Our lives and our relationships are well-served when we can lift our unconscious patterns into the light of day, embrace our shared humanity and vulnerability, and allow gratefulness to lead us into new ways of being and relating. …Recognizing that we are in relationship with our larger human family and our Earth in every moment no matter what we are doing, we are called to consider relationships in their widest possible arc.

Gratefulness supports us to experience deep appreciation for the blessings of our vast web of relatedness. …Typically, when we think of being more grateful in relationships, we focus on trying to remember to express gratitude for the things that people do for us or give to us that we appreciate — the unexpected kindnesses, the perfect gesture of support, the thoughtful gift, the fabulous meal. Getting better at offering this kind of gratitude is surely a worthy aspiration.

Cultivating a deeper recognition of gratitude for the existence of the people in our lives, not so much to them for something tangible they have done or given, is a different type of focus. …The people in our lives are true gifts for both us and the world as a whole, impacting us in ways that we can scarcely fathom.

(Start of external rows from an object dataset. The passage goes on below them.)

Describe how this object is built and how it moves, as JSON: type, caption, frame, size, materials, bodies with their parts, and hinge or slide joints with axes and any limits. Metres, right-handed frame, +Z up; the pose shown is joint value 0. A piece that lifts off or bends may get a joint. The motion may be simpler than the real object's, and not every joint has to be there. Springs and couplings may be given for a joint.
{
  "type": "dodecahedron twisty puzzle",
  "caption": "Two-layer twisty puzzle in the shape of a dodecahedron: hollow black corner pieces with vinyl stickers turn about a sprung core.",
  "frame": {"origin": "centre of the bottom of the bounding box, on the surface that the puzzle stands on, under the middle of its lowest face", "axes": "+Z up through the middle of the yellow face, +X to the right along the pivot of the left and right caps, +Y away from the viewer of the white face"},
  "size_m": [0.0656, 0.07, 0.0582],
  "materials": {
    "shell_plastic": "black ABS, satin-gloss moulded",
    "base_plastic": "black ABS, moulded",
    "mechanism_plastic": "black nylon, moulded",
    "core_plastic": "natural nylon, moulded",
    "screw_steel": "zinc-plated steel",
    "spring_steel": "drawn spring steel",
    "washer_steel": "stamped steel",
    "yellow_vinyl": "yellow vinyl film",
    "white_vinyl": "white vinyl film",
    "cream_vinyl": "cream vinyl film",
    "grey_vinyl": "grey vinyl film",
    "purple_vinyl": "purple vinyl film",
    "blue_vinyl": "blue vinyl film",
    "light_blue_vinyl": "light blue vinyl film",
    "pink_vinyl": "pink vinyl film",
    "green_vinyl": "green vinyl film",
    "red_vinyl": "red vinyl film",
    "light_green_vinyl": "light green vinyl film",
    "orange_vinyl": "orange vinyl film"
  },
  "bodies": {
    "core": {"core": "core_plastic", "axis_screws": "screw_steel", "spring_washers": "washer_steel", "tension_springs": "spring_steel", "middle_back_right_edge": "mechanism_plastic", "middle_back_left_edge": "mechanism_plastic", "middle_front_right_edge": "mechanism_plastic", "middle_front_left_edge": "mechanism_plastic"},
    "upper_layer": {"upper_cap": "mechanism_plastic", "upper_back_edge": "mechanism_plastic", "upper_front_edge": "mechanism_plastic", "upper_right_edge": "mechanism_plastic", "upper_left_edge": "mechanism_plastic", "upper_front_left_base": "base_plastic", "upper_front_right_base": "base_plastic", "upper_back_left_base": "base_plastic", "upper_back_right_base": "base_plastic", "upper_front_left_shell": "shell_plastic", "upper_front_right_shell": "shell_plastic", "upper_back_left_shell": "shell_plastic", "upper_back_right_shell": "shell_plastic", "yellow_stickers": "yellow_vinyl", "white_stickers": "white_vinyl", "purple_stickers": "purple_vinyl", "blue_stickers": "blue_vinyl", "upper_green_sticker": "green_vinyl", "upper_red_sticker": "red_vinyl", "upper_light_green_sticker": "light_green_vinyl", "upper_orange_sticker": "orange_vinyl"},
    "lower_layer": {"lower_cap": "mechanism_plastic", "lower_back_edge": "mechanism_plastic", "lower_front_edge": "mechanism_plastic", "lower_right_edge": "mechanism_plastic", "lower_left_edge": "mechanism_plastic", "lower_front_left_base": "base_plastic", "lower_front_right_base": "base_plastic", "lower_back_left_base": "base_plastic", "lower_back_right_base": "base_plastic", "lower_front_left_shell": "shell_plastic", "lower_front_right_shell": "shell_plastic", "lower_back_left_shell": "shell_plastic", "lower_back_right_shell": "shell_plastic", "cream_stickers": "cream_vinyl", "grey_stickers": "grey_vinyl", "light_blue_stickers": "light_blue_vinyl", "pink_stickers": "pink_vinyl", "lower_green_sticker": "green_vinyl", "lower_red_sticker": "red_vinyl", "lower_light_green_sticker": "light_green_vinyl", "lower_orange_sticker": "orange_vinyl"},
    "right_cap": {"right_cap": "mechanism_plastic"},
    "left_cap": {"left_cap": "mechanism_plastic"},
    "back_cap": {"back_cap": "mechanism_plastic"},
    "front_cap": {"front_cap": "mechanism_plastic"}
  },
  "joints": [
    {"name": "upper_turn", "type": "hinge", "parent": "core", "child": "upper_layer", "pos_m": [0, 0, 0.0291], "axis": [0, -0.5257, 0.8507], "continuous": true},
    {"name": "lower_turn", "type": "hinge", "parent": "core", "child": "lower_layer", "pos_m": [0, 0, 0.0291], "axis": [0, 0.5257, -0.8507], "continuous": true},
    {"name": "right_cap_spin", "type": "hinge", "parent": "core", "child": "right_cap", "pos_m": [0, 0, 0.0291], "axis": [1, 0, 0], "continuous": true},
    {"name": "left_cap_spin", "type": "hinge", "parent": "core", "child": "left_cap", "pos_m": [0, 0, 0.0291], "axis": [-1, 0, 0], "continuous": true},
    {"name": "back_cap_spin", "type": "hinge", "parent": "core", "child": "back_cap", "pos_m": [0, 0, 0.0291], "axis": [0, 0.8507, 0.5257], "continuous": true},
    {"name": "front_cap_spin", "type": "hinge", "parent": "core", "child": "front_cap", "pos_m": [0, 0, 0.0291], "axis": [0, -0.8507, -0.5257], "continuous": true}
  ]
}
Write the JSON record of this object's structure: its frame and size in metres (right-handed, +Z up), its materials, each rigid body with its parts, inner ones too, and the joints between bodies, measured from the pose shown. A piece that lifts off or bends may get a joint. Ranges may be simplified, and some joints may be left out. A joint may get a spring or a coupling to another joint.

Not taking people for granted is a foundational commitment in how we live gratefully in relationship…We recognize that people are distinct from who we are, individuated by who they are always in a process of becoming.

May our interconnectedness and inextricability keep us compassionate. May perspective keep us humble. And may our capacity to recognize, appreciate, and acknowledge the true blessings and gifts of all others grow more luminous and generous every day.